From a risk-management viewpoint, this past week has gotten pretty interesting. I had a young man’s father call me three weeks ago to see if I would take his son climbing up Capitol Peak in one day, then climb the Bells and Pyramid in one day.

I’ve never heard of the Bells and Pyramid being guided in one day ” the risk factors resulting from fatigue and afternoon thunderstorms are very high.

On Monday, we started off with Capitol Peak. We began our trek at 4 in the morning to do the ascent in one day. We returned to the trailhead 11 hours later after traveling 17 miles roundtrip with 5,800 vertical feet of elevation gain. The young man is very fit, and I could see the possibility of doing the Bells and Pyramid in a day.

On Tuesday and Wednesday, we did rest days because Thursday had the possibility of being rather strenuous.

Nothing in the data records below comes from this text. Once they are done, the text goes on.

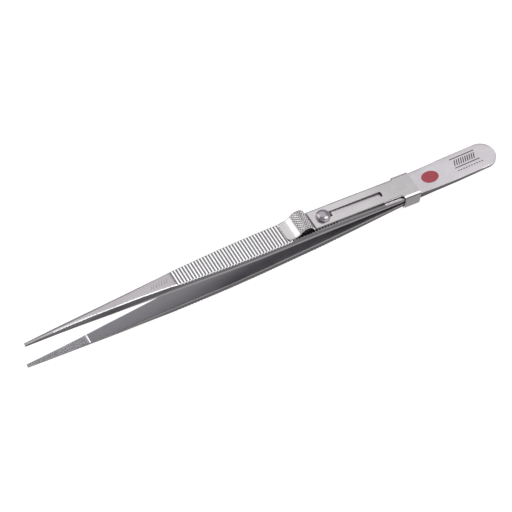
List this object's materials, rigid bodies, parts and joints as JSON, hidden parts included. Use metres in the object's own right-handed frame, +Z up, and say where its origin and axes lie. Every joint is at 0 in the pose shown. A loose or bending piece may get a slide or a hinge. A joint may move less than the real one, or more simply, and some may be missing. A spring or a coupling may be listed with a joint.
{
  "type": "precision tweezers with a slide lock",
  "caption": "Slim steel precision tweezers with two sprung serrated arms, fine knurled tips and a sliding lock with a thumb arch that holds the arms pinched shut.",
  "frame": {"origin": "middle of the footprint, on the plane that the tweezers lie on", "axes": "+X along the lower arm from the tips to the heel, +Y across the arms, +Z up from the lower arm to the upper arm"},
  "size_m": [0.1604, 0.0096, 0.0146],
  "materials": {
    "upper_heel_steel": "satin, brushed lengthwise",
    "upper_blade_steel": "satin, brushed lengthwise, cross serrations on the grip",
    "lower_heel_steel": "satin, brushed lengthwise",
    "lower_blade_steel": "satin, brushed lengthwise, cross serrations on the grip",
    "slide_sheet": "satin sheet, polished on the bends",
    "rivet_steel": "polished dome",
    "block_steel": "plain milled"
  },
  "bodies": {
    "heel": {"upper_arm_heel": "upper_heel_steel", "lower_arm_heel": "lower_heel_steel"},
    "upper_arm": {"upper_arm_blade": "upper_blade_steel", "guide_rivet": "rivet_steel", "guide_block": "block_steel"},
    "lower_arm": {"lower_arm_blade": "lower_blade_steel"},
    "lock_slide": {"lock_slide": "slide_sheet"}
  },
  "joints": [
    {"name": "upper_arm_flex", "type": "hinge", "parent": "heel", "child": "upper_arm", "pos_m": [0.05278, 0, 0.00283], "axis": [0, -1, 0], "range_deg": [0, 2.36], "stiffness_Nm_per_rad": 3.4},
    {"name": "lower_arm_flex", "type": "hinge", "parent": "heel", "child": "lower_arm", "pos_m": [0.05278, 0, 0.00283], "axis": [0, 1, 0], "range_deg": [0, 2.36], "stiffness_Nm_per_rad": 3.4},
    {"name": "lock_slide_travel", "type": "slide", "parent": "upper_arm", "child": "lock_slide", "axis": [-0.9931, 0, 0.1176], "range_m": [0, 0.012]}
  ],
  "couplings": [
    {"joint": "lower_arm_flex", "follows": "upper_arm_flex", "ratio": 1},
    {"joint": "lock_slide_travel", "follows": "upper_arm_flex", "m_per_rad": 0.2913}
  ]
}
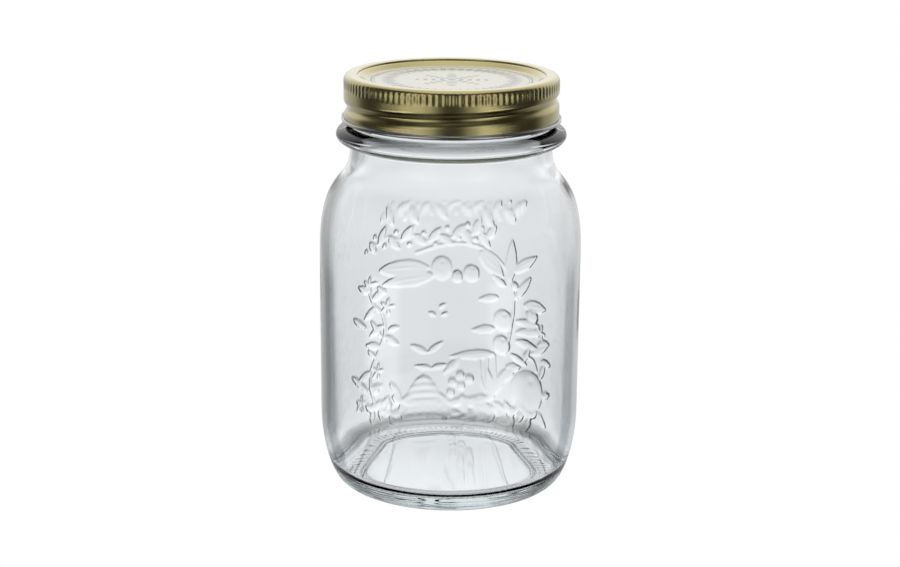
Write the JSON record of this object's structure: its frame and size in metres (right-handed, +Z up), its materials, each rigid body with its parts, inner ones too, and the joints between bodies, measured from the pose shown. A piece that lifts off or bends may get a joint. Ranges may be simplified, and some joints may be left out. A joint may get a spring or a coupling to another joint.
{
  "type": "mason jar",
  "caption": "Round clear glass preserving jar with rounded shoulder and heel, threaded mouth and a two-piece metal screw closure.",
  "frame": {"origin": "centre of the bearing ring, on the surface that the jar stands on", "axes": "+Z up along the jar's axis; the raised ornament of the glass is on the +Y side and the plain front faces -Y"},
  "size_m": [0.086, 0.086, 0.1362],
  "materials": {
    "clear_glass": "clear pressed and blown soda-lime glass, polished",
    "gold_band": "gold lacquered tinplate, satin",
    "printed_disc": null,
    "sealing_compound": "cream flowed-in compound, matt"
  },
  "bodies": {
    "jar": {"glass_jar": "clear_glass"},
    "lid": {"lid_disc": "printed_disc", "sealing_ring": "sealing_compound"},
    "band": {"screw_band": "gold_band"}
  },
  "joints": [
    {"name": "lid_lift", "type": "slide", "parent": "jar", "child": "lid", "axis": [0, 0, 1], "range_m": [0, 0.0192]},
    {"name": "band_turn", "type": "hinge", "parent": "lid", "child": "band", "pos_m": [0, 0, 0.128], "axis": [0, 0, 1], "range_deg": [0, 1080]}
  ],
  "couplings": [
    {"joint": "lid_lift", "follows": "band_turn", "m_per_rad": 0.0010106}
  ]
}
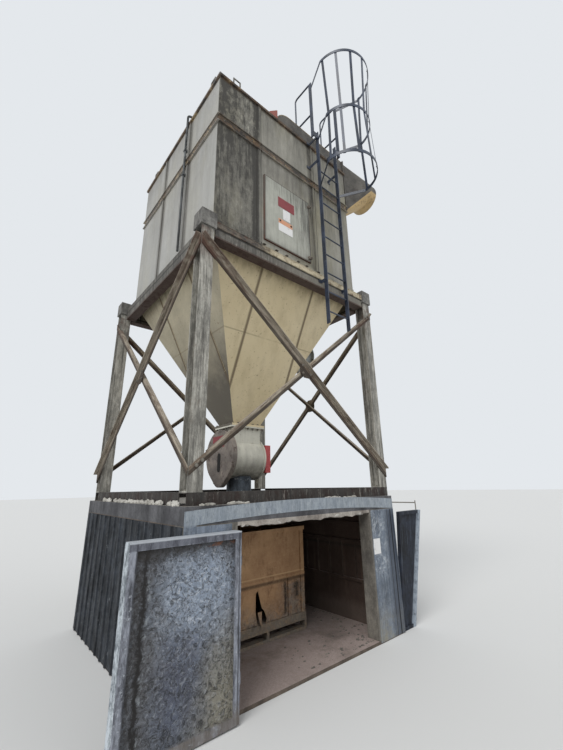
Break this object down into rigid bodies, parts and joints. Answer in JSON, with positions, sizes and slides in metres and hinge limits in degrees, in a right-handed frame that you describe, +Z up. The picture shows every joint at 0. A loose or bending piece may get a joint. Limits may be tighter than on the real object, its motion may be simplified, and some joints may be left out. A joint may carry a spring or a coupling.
{
  "type": "baghouse dust collector on a bunker",
  "caption": "Box-shaped filter housing with a pyramid hopper and rotary airlock on a braced steel frame, over a low concrete bunker with a hinged door leaf and a dust bin.",
  "frame": {"origin": "middle of the support frame in plan, at the underside of the bunker's floor", "axes": "+X to the right along the front, +Y to the back, +Z up"},
  "size_m": [3.9378, 3.8469, 8.209],
  "materials": {
    "concrete": "rough, stained",
    "galvanised": "dull, weathered",
    "frame_steel": "worn and rusty",
    "cream_paint": "satin, stained",
    "housing_paint": "matt, mildewed",
    "navy_paint": "satin",
    "red_paint": "satin, faded",
    "tan_steel": "dusty, rusty"
  },
  "bodies": {
    "plant": {"floor_slab": "concrete", "left_wall": "concrete", "right_wall": "concrete", "rear_wall": "concrete", "left_jamb": "concrete", "right_jamb": "concrete", "deck_slab": "concrete", "lintel": "concrete", "lintel_sheet": "galvanised", "jamb_sheet": "galvanised", "side_sheet": "galvanised", "wing_panel": "galvanised", "inlet_stub": "galvanised", "roof_hood": "galvanised", "outlet_transition": "galvanised", "conduit": "galvanised", "discharge_spout": "galvanised", "door_hinges": "frame_steel", "hook_rod": "frame_steel", "base_front": "frame_steel", "base_rear": "frame_steel", "base_left": "frame_steel", "base_right": "frame_steel", "leg_front_left": "frame_steel", "leg_front_right": "frame_steel", "leg_rear_left": "frame_steel", "leg_rear_right": "frame_steel", "ring_front": "frame_steel", "ring_rear": "frame_steel", "ring_left": "frame_steel", "ring_right": "frame_steel", "front_brace_a": "frame_steel", "front_brace_b": "frame_steel", "rear_brace_a": "frame_steel", "rear_brace_b": "frame_steel", "left_brace_a": "frame_steel", "left_brace_b": "frame_steel", "right_brace_a": "frame_steel", "right_brace_b": "frame_steel", "hopper": "cream_paint", "airlock": "cream_paint", "chain_guard": "cream_paint", "housing_front": "housing_paint", "housing_rear": "housing_paint", "housing_left": "housing_paint", "housing_right": "housing_paint", "housing_roof": "housing_paint", "access_door": "housing_paint", "ladder": "navy_paint", "ladder_brackets": "navy_paint", "grab_rails": "navy_paint", "cage_top_hoop": "navy_paint", "cage_middle_hoop": "navy_paint", "cage_bottom_hoop": "navy_paint", "cage_bars": "navy_paint", "tail_guard": "red_paint", "roof_box": "red_paint", "dust_bin": "tan_steel"},
    "left_leaf": {"left_door": "galvanised"}
  },
  "joints": [
    {"name": "left_door_hinge", "type": "hinge", "parent": "plant", "child": "left_leaf", "pos_m": [-1.0125, -1.562, 0.68], "axis": [0, 0, 1], "range_deg": [0, 180]}
  ]
}
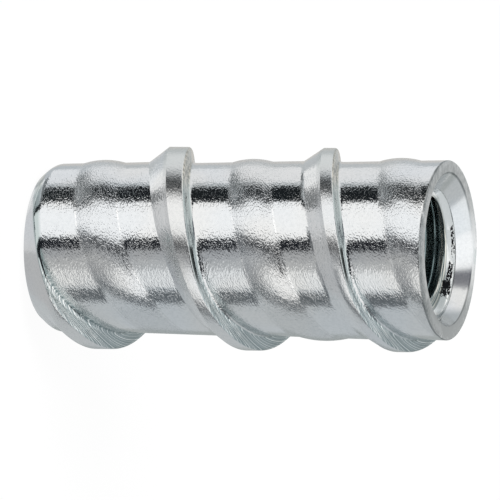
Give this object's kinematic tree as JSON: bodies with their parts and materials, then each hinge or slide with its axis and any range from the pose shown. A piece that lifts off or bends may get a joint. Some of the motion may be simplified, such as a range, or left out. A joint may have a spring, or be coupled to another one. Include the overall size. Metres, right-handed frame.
{
  "type": "self-tapping threaded insert",
  "caption": "Internally threaded steel sleeve with a coarse helical gripping rib, a low ridge between its turns, a chamfered tip and a countersunk mouth.",
  "frame": {"origin": "on the insert's axis, in the plane of the flat tip face", "axes": "+Z along the axis from the tip to the mouth of the threaded bore; +X and +Y across it, with the foot of the rib's steep flank leaving the tip face 196 degrees round from +X"},
  "size_m": [0.0152, 0.0152, 0.0318],
  "materials": {
    "zinc_steel": "bright zinc plating over formed steel, satin with fine drawing lines"
  },
  "bodies": {
    "root": {"insert": "zinc_steel"}
  },
  "joints": []
}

We had a rather early start by hiking at 3 a.m. We arrived on the summit of North Maroon at 6:30 a.m.

We did the both Maroon Bells, including the tra­verse twice, and then started up Pyramid Peak trying to make our third attempt of a fourteener in one day.

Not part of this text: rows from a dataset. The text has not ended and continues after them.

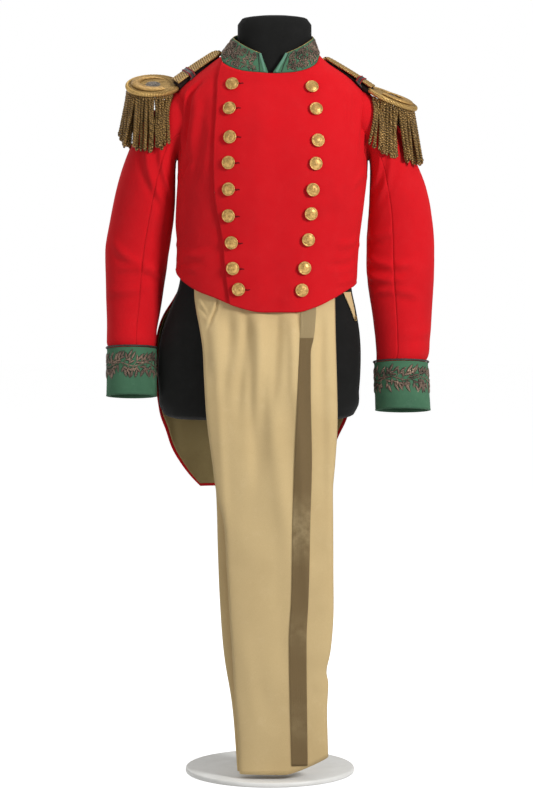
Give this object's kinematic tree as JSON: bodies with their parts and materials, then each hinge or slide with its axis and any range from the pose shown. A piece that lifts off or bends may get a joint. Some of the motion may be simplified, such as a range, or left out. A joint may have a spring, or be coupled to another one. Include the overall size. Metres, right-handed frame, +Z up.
{
  "type": "ceremonial uniform on dress form",
  "caption": "Ceremonial uniform on a limbless dress form: short-fronted tailcoat with standing collar, deep cuffs and fringed epaulettes over straight striped trousers",
  "frame": {"origin": "the middle of the stand's round base, on the floor it stands on", "axes": "+Z is up, the front faces -Y, and +X is the wearer's left, which is the viewer's right"},
  "size_m": [0.658, 0.34, 1.513],
  "materials": {
    "scarlet_wool": "milled wool cloth",
    "green_facing": "milled wool cloth",
    "buff_cloth": "twilled wool cloth",
    "stripe_lace": "ribbed metal-thread lace, worn",
    "dark_cord": "twisted cord",
    "gold_bullion": "metal bullion thread",
    "gilt_metal": "worn gilt",
    "form_cover": "black knitted cover",
    "stand_paint": "satin paint"
  },
  "bodies": {
    "root": {"dress_form": "form_cover", "stand_base": "stand_paint", "stand_pole": "stand_paint", "coat_front_left": "scarlet_wool", "coat_front_right": "scarlet_wool", "coat_side_left": "scarlet_wool", "coat_side_right": "scarlet_wool", "coat_back_left": "scarlet_wool", "coat_back_right": "scarlet_wool", "sleeve_top_left": "scarlet_wool", "sleeve_under_left": "scarlet_wool", "sleeve_top_right": "scarlet_wool", "sleeve_under_right": "scarlet_wool", "tail_left": "scarlet_wool", "tail_right": "scarlet_wool", "standing_collar": "green_facing", "cuff_left": "green_facing", "cuff_right": "green_facing", "cuff_cord_left": "dark_cord", "cuff_cord_right": "dark_cord", "tail_lining_left": "buff_cloth", "tail_lining_right": "buff_cloth", "tail_turnback": "buff_cloth", "trouser_leg_left": "buff_cloth", "trouser_leg_right": "buff_cloth", "trouser_waistband": "buff_cloth", "side_stripe_left": "stripe_lace", "side_stripe_right": "stripe_lace", "button_left_1": "gilt_metal", "button_left_2": "gilt_metal", "button_left_3": "gilt_metal", "button_left_4": "gilt_metal", "button_left_5": "gilt_metal", "button_left_6": "gilt_metal", "button_left_7": "gilt_metal", "button_left_8": "gilt_metal", "button_left_9": "gilt_metal", "button_right_1": "gilt_metal", "button_right_2": "gilt_metal", "button_right_3": "gilt_metal", "button_right_4": "gilt_metal", "button_right_5": "gilt_metal", "button_right_6": "gilt_metal", "button_right_7": "gilt_metal", "button_right_8": "gilt_metal", "button_right_9": "gilt_metal", "waist_button_left": "gilt_metal", "waist_button_right": "gilt_metal", "epaulette_disc_left": "gold_bullion", "epaulette_disc_right": "gold_bullion", "epaulette_crescent_left": "gilt_metal", "epaulette_crescent_right": "gilt_metal", "epaulette_strap_left": "gold_bullion", "epaulette_strap_right": "gold_bullion", "epaulette_keeper_left": "dark_cord", "epaulette_keeper_right": "dark_cord", "epaulette_fringe_left": "gold_bullion", "epaulette_fringe_right": "gold_bullion"}
  },
  "joints": []
}
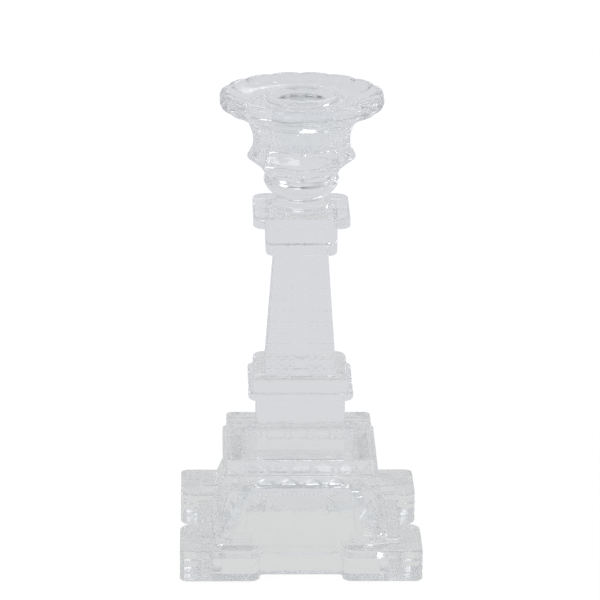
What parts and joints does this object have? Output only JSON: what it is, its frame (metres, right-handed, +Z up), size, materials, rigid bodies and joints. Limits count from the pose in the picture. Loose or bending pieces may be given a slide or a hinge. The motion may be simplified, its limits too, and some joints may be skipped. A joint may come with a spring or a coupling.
{
  "type": "glass candlestick",
  "caption": "Clear pressed-glass candlestick shaped like a lattice tower on a splayed, footed base, with a faceted cup, a candle bore and a scalloped drip pan.",
  "frame": {"origin": "on the table under the middle of the base", "axes": "+Z up along the candle's axis, -Y towards one side of the base, called the front, and +X to its right; the four sides are alike"},
  "size_m": [0.105, 0.105, 0.205],
  "materials": {
    "clear_glass": "fire-polished clear pressed glass"
  },
  "bodies": {
    "root": {"foot_front_left": "clear_glass", "foot_front_right": "clear_glass", "foot_back_left": "clear_glass", "foot_back_right": "clear_glass", "leg_front_left": "clear_glass", "leg_front_right": "clear_glass", "leg_back_left": "clear_glass", "leg_back_right": "clear_glass", "wall_front": "clear_glass", "wall_right": "clear_glass", "wall_back": "clear_glass", "wall_left": "clear_glass", "lower_platform": "clear_glass", "gallery": "clear_glass", "lower_neck": "clear_glass", "middle_platform": "clear_glass", "middle_collar": "clear_glass", "shaft": "clear_glass", "cornice": "clear_glass", "capital": "clear_glass", "knop": "clear_glass", "candle_cup": "clear_glass", "drip_pan": "clear_glass"}
  },
  "joints": []
}
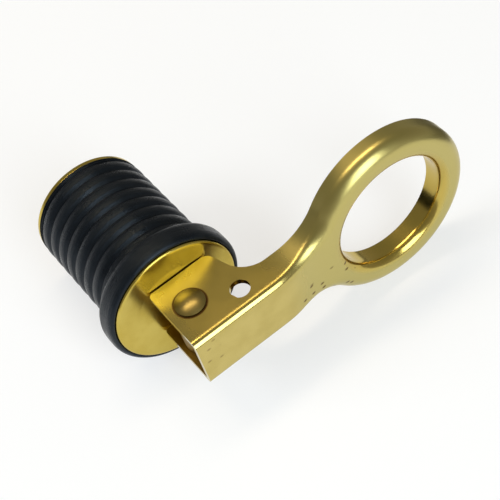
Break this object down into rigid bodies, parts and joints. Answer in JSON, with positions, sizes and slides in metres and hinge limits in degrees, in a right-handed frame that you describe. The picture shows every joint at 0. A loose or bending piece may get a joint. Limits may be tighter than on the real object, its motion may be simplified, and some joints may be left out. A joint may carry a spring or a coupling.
{
  "type": "snap handle drain plug",
  "caption": "Boat drain plug: a ribbed rubber stopper squeezed between brass washers by a stem and a folding brass ring lever.",
  "frame": {"origin": "on the plug's axis, in the plane of the flange's back face that seats against the hull", "axes": "+X along the plug's axis, outboard; +Y along the closed lever, from the pivot to the ring; +Z along the pivot, up"},
  "size_m": [0.0562, 0.0774, 0.0374],
  "materials": {
    "rubber": "satin moulded rubber",
    "washer_brass": "polished",
    "stem_brass": "turned and dull",
    "lever_brass": "polished, with small pits",
    "rivet_brass": "satin"
  },
  "bodies": {
    "stopper": {"rubber_stopper": "rubber", "front_washer": "washer_brass"},
    "stem": {"stem": "stem_brass"},
    "tail": {"end_washer": "washer_brass", "adjusting_nut": "stem_brass"},
    "lever": {"lever": "lever_brass", "pivot_rivet": "rivet_brass"}
  },
  "joints": [
    {"name": "stem_turn", "type": "hinge", "parent": "stopper", "child": "stem", "pos_m": [0, 0, 0], "axis": [1, 0, 0], "range_deg": [0, 720]},
    {"name": "tail_travel", "type": "slide", "parent": "stopper", "child": "tail", "axis": [-1, 0, 0], "range_m": [0, 0.0026]},
    {"name": "lever_flip", "type": "hinge", "parent": "stem", "child": "lever", "pos_m": [0.01332, 0, 0], "axis": [0, 0, -1], "range_deg": [0, 90]}
  ],
  "couplings": [
    {"joint": "tail_travel", "follows": "stem_turn", "m_per_rad": 0.00020213}
  ]
}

We ended our climb of Pyramid in the large amphitheater below because of thunderstorms.

I really wanted to get up Pyramid, but, at the same time, I realized we were pushing the safety envelope more than I would care to admit.

Safety and trying to stay on top of risk manage­ment is relative to the perception of those trying to accomplish specific goals in the mountains. I get personally involved in the goals of others in the mountains when I help people to reach a summit or travel to a particular destination.

To improve our chances of success and increase our safety margin, I invited a fellow guide to accom­pany us Thursday for the attempt on the three peaks.

Having three people on the traverse seemed just right. More than three and the team will start to slow down, and it’s hard for the leader to keep track of all participants in steep loose terrain.

By trying to climb the Bells and Pyramid in one day, the goal of the young man, we lost some of our safety standards because of the extreme fatigue involved in such a venture.

Granted, I could assess his physical qualities on the climb of Capitol Peak, but it still did little to tell how he would perform in the steep loose ter­rain of the Bells.

The young man did an admirable job for being only 17 years old and never showed movement skills associated with someone who has Gumby legs from fatigue.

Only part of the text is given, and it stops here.